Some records
#####
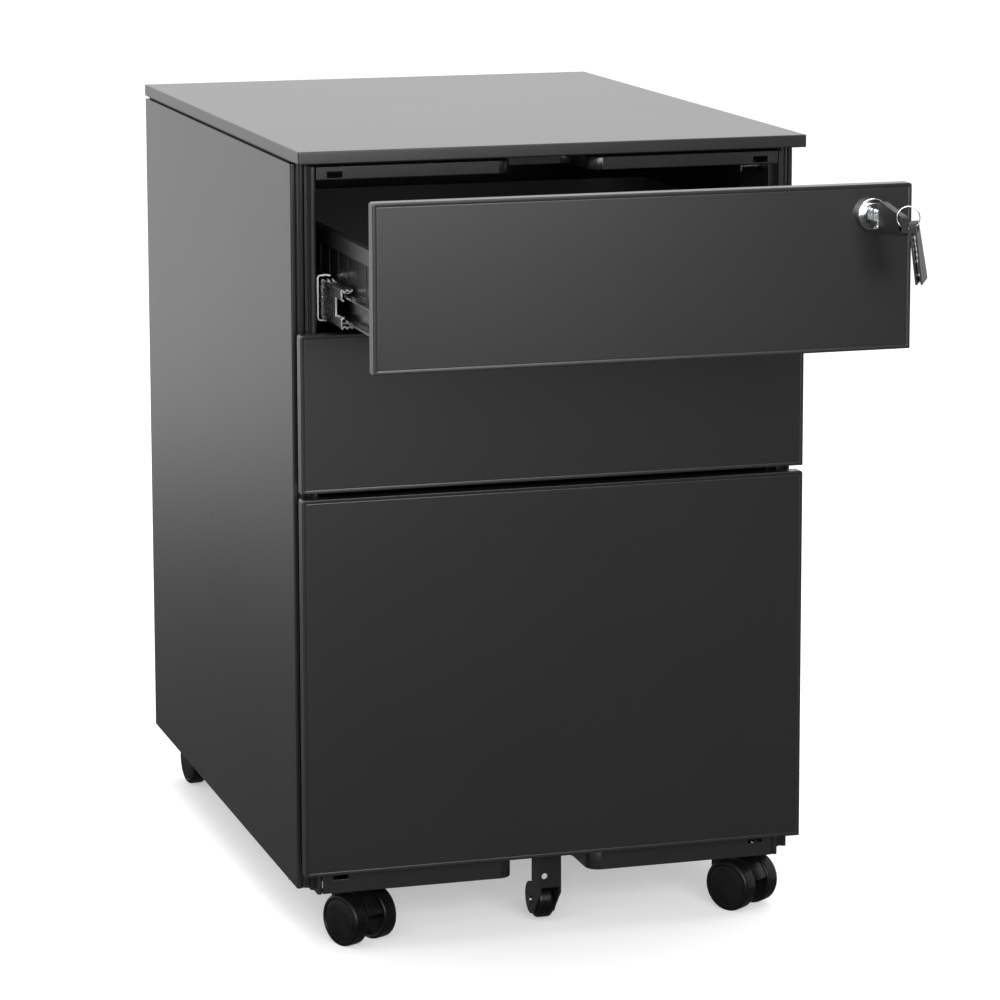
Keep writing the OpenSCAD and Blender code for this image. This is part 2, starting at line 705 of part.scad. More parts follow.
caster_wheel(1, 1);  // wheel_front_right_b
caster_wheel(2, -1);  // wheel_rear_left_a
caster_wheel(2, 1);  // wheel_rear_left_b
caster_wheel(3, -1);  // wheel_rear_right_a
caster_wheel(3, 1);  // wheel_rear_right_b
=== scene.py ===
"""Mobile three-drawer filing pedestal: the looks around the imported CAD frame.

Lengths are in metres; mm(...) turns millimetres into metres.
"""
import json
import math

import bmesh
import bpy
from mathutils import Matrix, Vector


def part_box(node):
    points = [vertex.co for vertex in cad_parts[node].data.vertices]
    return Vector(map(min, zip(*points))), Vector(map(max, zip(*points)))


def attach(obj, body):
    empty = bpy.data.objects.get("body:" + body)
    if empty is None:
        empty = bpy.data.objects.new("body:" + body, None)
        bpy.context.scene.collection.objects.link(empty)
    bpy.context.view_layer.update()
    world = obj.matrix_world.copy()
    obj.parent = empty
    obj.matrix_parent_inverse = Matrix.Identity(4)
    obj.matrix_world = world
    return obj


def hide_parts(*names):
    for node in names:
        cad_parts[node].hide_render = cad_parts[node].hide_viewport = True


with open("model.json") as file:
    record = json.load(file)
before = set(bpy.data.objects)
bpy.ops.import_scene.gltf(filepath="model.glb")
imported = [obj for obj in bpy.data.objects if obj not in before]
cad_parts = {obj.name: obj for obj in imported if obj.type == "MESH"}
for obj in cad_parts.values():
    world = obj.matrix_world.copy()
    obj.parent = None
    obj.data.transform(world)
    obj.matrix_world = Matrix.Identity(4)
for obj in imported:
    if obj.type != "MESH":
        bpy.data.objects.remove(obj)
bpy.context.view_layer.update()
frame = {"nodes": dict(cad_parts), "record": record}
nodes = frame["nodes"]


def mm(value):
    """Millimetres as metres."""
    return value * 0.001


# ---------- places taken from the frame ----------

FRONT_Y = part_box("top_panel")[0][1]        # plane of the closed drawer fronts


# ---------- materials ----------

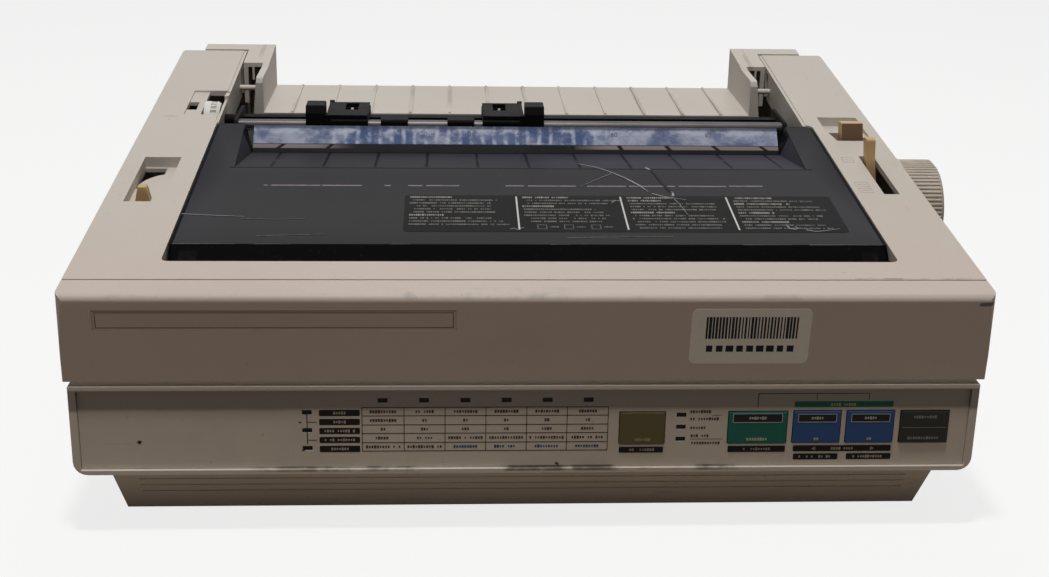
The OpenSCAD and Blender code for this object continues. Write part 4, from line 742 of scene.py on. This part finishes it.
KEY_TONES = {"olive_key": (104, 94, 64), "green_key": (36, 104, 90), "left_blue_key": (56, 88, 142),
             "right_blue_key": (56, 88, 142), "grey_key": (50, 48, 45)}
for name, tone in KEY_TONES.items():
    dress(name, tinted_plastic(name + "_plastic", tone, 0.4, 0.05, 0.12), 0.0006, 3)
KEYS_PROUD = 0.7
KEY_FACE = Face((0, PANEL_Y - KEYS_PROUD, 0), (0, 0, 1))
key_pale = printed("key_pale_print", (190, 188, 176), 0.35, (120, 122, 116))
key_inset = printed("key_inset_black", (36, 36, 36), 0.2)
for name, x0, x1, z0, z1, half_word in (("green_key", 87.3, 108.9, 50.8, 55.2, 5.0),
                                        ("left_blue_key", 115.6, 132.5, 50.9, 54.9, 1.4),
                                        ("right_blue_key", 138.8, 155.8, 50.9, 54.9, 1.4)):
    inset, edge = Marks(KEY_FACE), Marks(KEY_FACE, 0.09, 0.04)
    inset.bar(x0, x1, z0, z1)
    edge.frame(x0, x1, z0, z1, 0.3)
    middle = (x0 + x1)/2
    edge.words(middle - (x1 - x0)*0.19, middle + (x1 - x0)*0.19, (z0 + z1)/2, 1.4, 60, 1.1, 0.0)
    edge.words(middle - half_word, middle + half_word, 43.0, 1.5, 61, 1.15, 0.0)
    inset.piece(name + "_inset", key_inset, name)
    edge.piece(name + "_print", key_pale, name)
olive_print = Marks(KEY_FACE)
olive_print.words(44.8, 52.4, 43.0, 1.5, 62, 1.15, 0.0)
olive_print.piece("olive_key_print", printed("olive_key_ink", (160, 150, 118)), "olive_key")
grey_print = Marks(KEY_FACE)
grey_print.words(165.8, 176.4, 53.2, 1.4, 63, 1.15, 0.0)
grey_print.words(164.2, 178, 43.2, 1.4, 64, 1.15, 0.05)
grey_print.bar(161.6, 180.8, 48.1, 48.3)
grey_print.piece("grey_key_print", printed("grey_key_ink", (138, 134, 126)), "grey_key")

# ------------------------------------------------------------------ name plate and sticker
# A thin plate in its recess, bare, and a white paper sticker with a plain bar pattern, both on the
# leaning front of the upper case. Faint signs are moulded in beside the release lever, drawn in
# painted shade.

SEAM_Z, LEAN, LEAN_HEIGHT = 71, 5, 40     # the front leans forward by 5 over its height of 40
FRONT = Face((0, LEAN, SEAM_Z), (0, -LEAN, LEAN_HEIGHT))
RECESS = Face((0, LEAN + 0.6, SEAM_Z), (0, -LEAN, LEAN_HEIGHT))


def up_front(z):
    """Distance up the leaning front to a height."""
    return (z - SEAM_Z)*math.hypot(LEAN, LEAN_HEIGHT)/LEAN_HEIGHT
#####
REQUEST
Produce an exact copy of every entry above.

ANSWER IN FULL
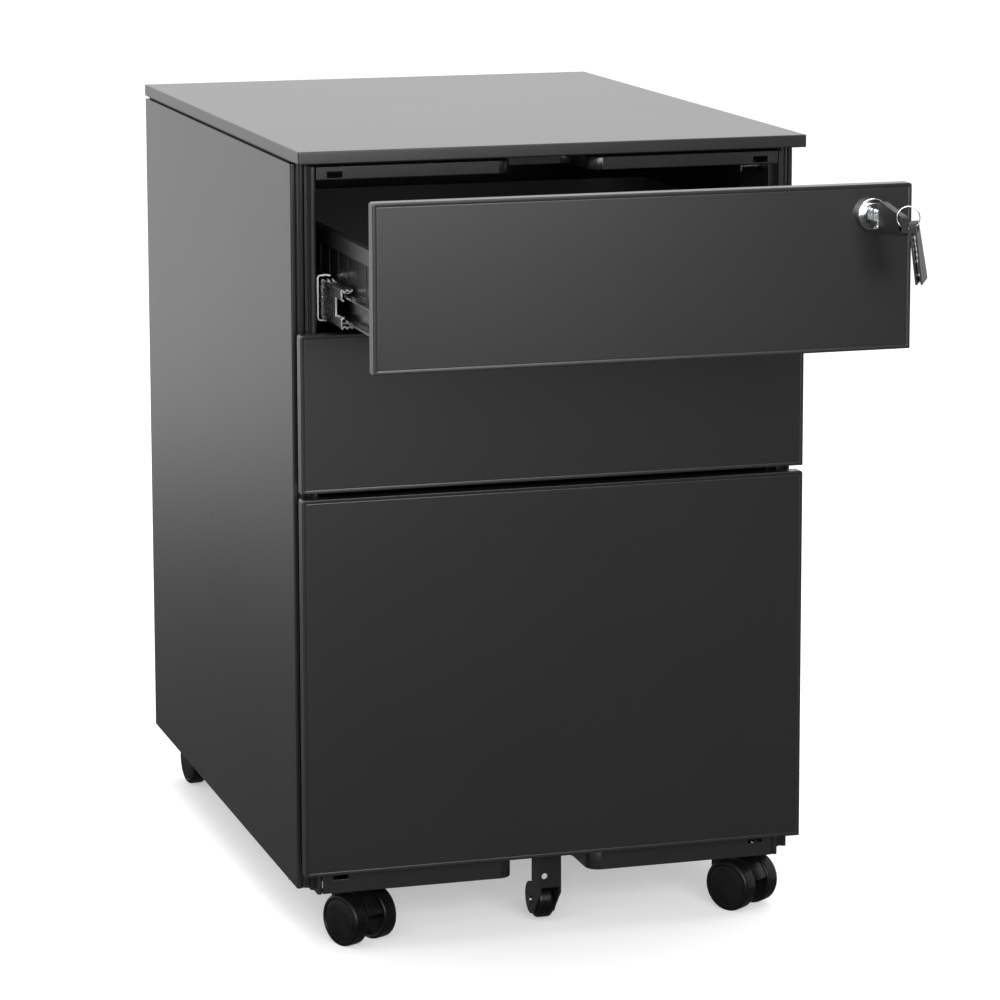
Keep writing the OpenSCAD and Blender code for this image. This is part 2, starting at line 705 of part.scad. More parts follow.
caster_wheel(1, 1);  // wheel_front_right_b
caster_wheel(2, -1);  // wheel_rear_left_a
caster_wheel(2, 1);  // wheel_rear_left_b
caster_wheel(3, -1);  // wheel_rear_right_a
caster_wheel(3, 1);  // wheel_rear_right_b
=== scene.py ===
"""Mobile three-drawer filing pedestal: the looks around the imported CAD frame.

Lengths are in metres; mm(...) turns millimetres into metres.
"""
import json
import math

import bmesh
import bpy
from mathutils import Matrix, Vector


def part_box(node):
    points = [vertex.co for vertex in cad_parts[node].data.vertices]
    return Vector(map(min, zip(*points))), Vector(map(max, zip(*points)))


def attach(obj, body):
    empty = bpy.data.objects.get("body:" + body)
    if empty is None:
        empty = bpy.data.objects.new("body:" + body, None)
        bpy.context.scene.collection.objects.link(empty)
    bpy.context.view_layer.update()
    world = obj.matrix_world.copy()
    obj.parent = empty
    obj.matrix_parent_inverse = Matrix.Identity(4)
    obj.matrix_world = world
    return obj


def hide_parts(*names):
    for node in names:
        cad_parts[node].hide_render = cad_parts[node].hide_viewport = True


with open("model.json") as file:
    record = json.load(file)
before = set(bpy.data.objects)
bpy.ops.import_scene.gltf(filepath="model.glb")
imported = [obj for obj in bpy.data.objects if obj not in before]
cad_parts = {obj.name: obj for obj in imported if obj.type == "MESH"}
for obj in cad_parts.values():
    world = obj.matrix_world.copy()
    obj.parent = None
    obj.data.transform(world)
    obj.matrix_world = Matrix.Identity(4)
for obj in imported:
    if obj.type != "MESH":
        bpy.data.objects.remove(obj)
bpy.context.view_layer.update()
frame = {"nodes": dict(cad_parts), "record": record}
nodes = frame["nodes"]


def mm(value):
    """Millimetres as metres."""
    return value * 0.001


# ---------- places taken from the frame ----------

FRONT_Y = part_box("top_panel")[0][1]        # plane of the closed drawer fronts


# ---------- materials ----------

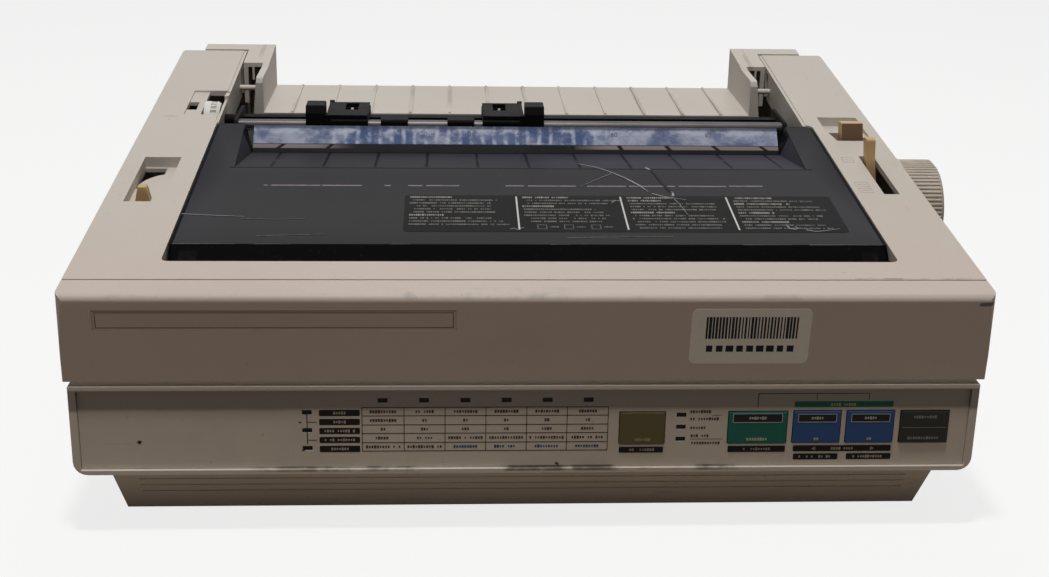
The OpenSCAD and Blender code for this object continues. Write part 4, from line 742 of scene.py on. This part finishes it.
KEY_TONES = {"olive_key": (104, 94, 64), "green_key": (36, 104, 90), "left_blue_key": (56, 88, 142),
             "right_blue_key": (56, 88, 142), "grey_key": (50, 48, 45)}
for name, tone in KEY_TONES.items():
    dress(name, tinted_plastic(name + "_plastic", tone, 0.4, 0.05, 0.12), 0.0006, 3)
KEYS_PROUD = 0.7
KEY_FACE = Face((0, PANEL_Y - KEYS_PROUD, 0), (0, 0, 1))
key_pale = printed("key_pale_print", (190, 188, 176), 0.35, (120, 122, 116))
key_inset = printed("key_inset_black", (36, 36, 36), 0.2)
for name, x0, x1, z0, z1, half_word in (("green_key", 87.3, 108.9, 50.8, 55.2, 5.0),
                                        ("left_blue_key", 115.6, 132.5, 50.9, 54.9, 1.4),
                                        ("right_blue_key", 138.8, 155.8, 50.9, 54.9, 1.4)):
    inset, edge = Marks(KEY_FACE), Marks(KEY_FACE, 0.09, 0.04)
    inset.bar(x0, x1, z0, z1)
    edge.frame(x0, x1, z0, z1, 0.3)
    middle = (x0 + x1)/2
    edge.words(middle - (x1 - x0)*0.19, middle + (x1 - x0)*0.19, (z0 + z1)/2, 1.4, 60, 1.1, 0.0)
    edge.words(middle - half_word, middle + half_word, 43.0, 1.5, 61, 1.15, 0.0)
    inset.piece(name + "_inset", key_inset, name)
    edge.piece(name + "_print", key_pale, name)
olive_print = Marks(KEY_FACE)
olive_print.words(44.8, 52.4, 43.0, 1.5, 62, 1.15, 0.0)
olive_print.piece("olive_key_print", printed("olive_key_ink", (160, 150, 118)), "olive_key")
grey_print = Marks(KEY_FACE)
grey_print.words(165.8, 176.4, 53.2, 1.4, 63, 1.15, 0.0)
grey_print.words(164.2, 178, 43.2, 1.4, 64, 1.15, 0.05)
grey_print.bar(161.6, 180.8, 48.1, 48.3)
grey_print.piece("grey_key_print", printed("grey_key_ink", (138, 134, 126)), "grey_key")

# ------------------------------------------------------------------ name plate and sticker
# A thin plate in its recess, bare, and a white paper sticker with a plain bar pattern, both on the
# leaning front of the upper case. Faint signs are moulded in beside the release lever, drawn in
# painted shade.

SEAM_Z, LEAN, LEAN_HEIGHT = 71, 5, 40     # the front leans forward by 5 over its height of 40
FRONT = Face((0, LEAN, SEAM_Z), (0, -LEAN, LEAN_HEIGHT))
RECESS = Face((0, LEAN + 0.6, SEAM_Z), (0, -LEAN, LEAN_HEIGHT))


def up_front(z):
    """Distance up the leaning front to a height."""
    return (z - SEAM_Z)*math.hypot(LEAN, LEAN_HEIGHT)/LEAN_HEIGHT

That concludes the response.